It's the day of a Total Solar Eclipse, and I've been painting since about 5 a.m. I woke around 4:04, when the eclipse started (on the East Coast), and I tried to get back to sleep, but it was nothing-doing. So, I got up and went to my studio to see what was becoming of the pieces I've been working on.
I had given some thought to modeling some figures for friends of mine, to capture the spirit of the day, but I got caught up in painting.
I've been wanting to paint for some time -- with brushes, I mean. I do that type of work periodically, when I want to hone my brushwork. But honestly, it's just not me. I don't have that kind of dexterity to manipulate the brush pressure and direction, and my lines end up being more blobby than I want.
A whole lot more blobby.
Not good.
Now I'm presented with several choices that I can see:
Either keep at the brushwork and try like the dickens to sharpen that skill, running the risk of developing a skill that really isn't "me"... and losing valuable time in the meantime, when I could be creating works that are much more in line with what I'm like, and my orientation to the world. I figure I stand a pretty good chance of becoming a middlin' brush gal, if I keep at it.

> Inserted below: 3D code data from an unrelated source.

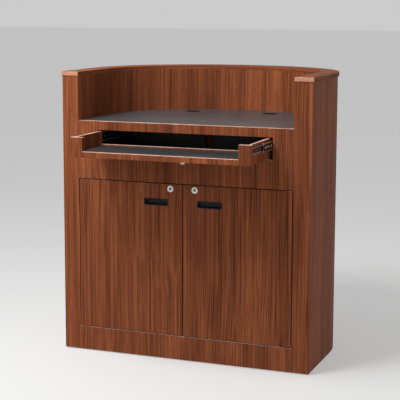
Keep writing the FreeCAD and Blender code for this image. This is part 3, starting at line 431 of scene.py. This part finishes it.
# %% The plainer finishes
def flecked(name, dark, light, size, roughness, depth, **settings):
    """An even material with a fine fleck: noise of that feature size mixes two close colours."""
    recipe = Recipe(name, Roughness=roughness, **settings)
    here = recipe.place()
    fleck = recipe.noise(here, (1 / size,) * 3, 2.0, 0.6)
    cloud = recipe.noise(here, (6, 6, 6), 2.0)
    recipe.feed(Base_Color=recipe.ramp(fleck * 0.85 + cloud * 0.15, [(0.38, dark), (0.62, light)]))
    recipe.feed(Roughness=recipe.step(cloud, 0.3, 0.7, roughness * 0.85, roughness * 1.15))
    recipe.relief(fleck, depth)
    return recipe.material


worktop_finish = flecked(
    "Charcoal laminate", (0.042, 0.044, 0.048), (0.070, 0.073, 0.079),
    size=0.0012, roughness=0.34, depth=0.00001,
)
tray_finish = flecked(
    "Tray laminate", (0.016, 0.017, 0.018), (0.034, 0.035, 0.037),
    size=0.0012, roughness=0.38, depth=0.00003,
)
melamine = flecked(
    "Black melamine", (0.006, 0.006, 0.006), (0.013, 0.013, 0.013),
    size=0.0015, roughness=0.5, depth=0.00005,
)
black_plastic = flecked(
    "Black plastic", (0.0025, 0.0025, 0.003), (0.005, 0.005, 0.006),
    size=0.0006, roughness=0.34, depth=0.00004, Specular_IOR_Level=0.2,
)
nylon = flecked(
    "Black nylon", (0.010, 0.010, 0.010), (0.022, 0.022, 0.022),
    size=0.001, roughness=0.45, depth=0.00003,
)
print("flecked finishes ready:", len(bpy.data.materials), "materials so far")


# %% [markdown]
# Zinc plate on pressed steel grows faint crystals and keeps the fine lines of the rolling mill. A metal is
# mostly its reflections, so only its tone and gloss change, and the lines give it a slight relief. A far
# darker copy of the zinc is painted shade on the slides' sunk webs, and of the nickel on the locks' plugs.

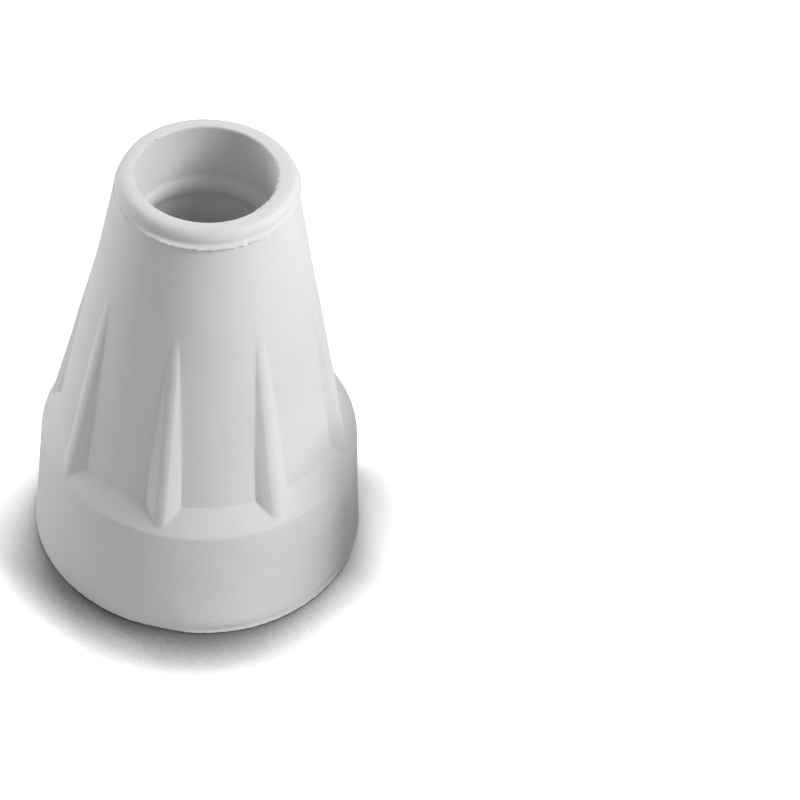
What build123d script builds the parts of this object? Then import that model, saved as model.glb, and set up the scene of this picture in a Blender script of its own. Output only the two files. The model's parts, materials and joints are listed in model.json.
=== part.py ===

Or I can cut my losses and limit my brushwork to occasions where I'm not as dependent on precision as my smaller works are... and develop ways to "engineer around" the blobbiness that tends to emerge from my attempts at straight lines. And let the paint do the actual work.
I choose the second option. Already, I'm coming up with ways I can not only have the precision that I want, but also work with the media I have in ways that are totally appropriate to them... and in ways that let them "do the work," using their very qualities to achieve the effects I'm seeking, rather than trying to impose my will on them.
It's an interesting concept I'm working with here -- how do I relate to my media? How do I work with them? How do I honor them as equal partners in the art I create, while still bringing my own vision through?
I think it's a new approach whose time has come -- a new approach for a new time.
The "standard issue" approach to creating art (and being respected as an artist) appears to be all about "mastering your medium/-ia"... putting in long years of work in your preferred media and then showing that you've got total control of it.
It seems (to me) to be the way folks go from art aspirations to art school to art vocation out in the world. And it seems to be what folks look for when they're considering the skills of artists in question.
But my approach is not to "master" the media, but collaborate with it. Learn its ways, its temperament, its moods, its inclinations... and then blend it with my own vision and bring forth something that is not all me, not all the paint/pastels/gouache/watercolor, but rather an amalgam of us all, equal partners in the creative process.
It sounds a little hokey to me, talking about "co-creating" artwork with the media themselves. A sort of "media animist" approach. But I am essentially an animist at heart, and I do believe that all things have spirit within them.
I'd much rather work with the media, as the media, and allow it to "do its thing" in the creative process.
Ultimately, what comes out of it is an exponentially greater expression than I could achieve on my own, by exerting my own "mastery" over the colors and textures I choose to work with.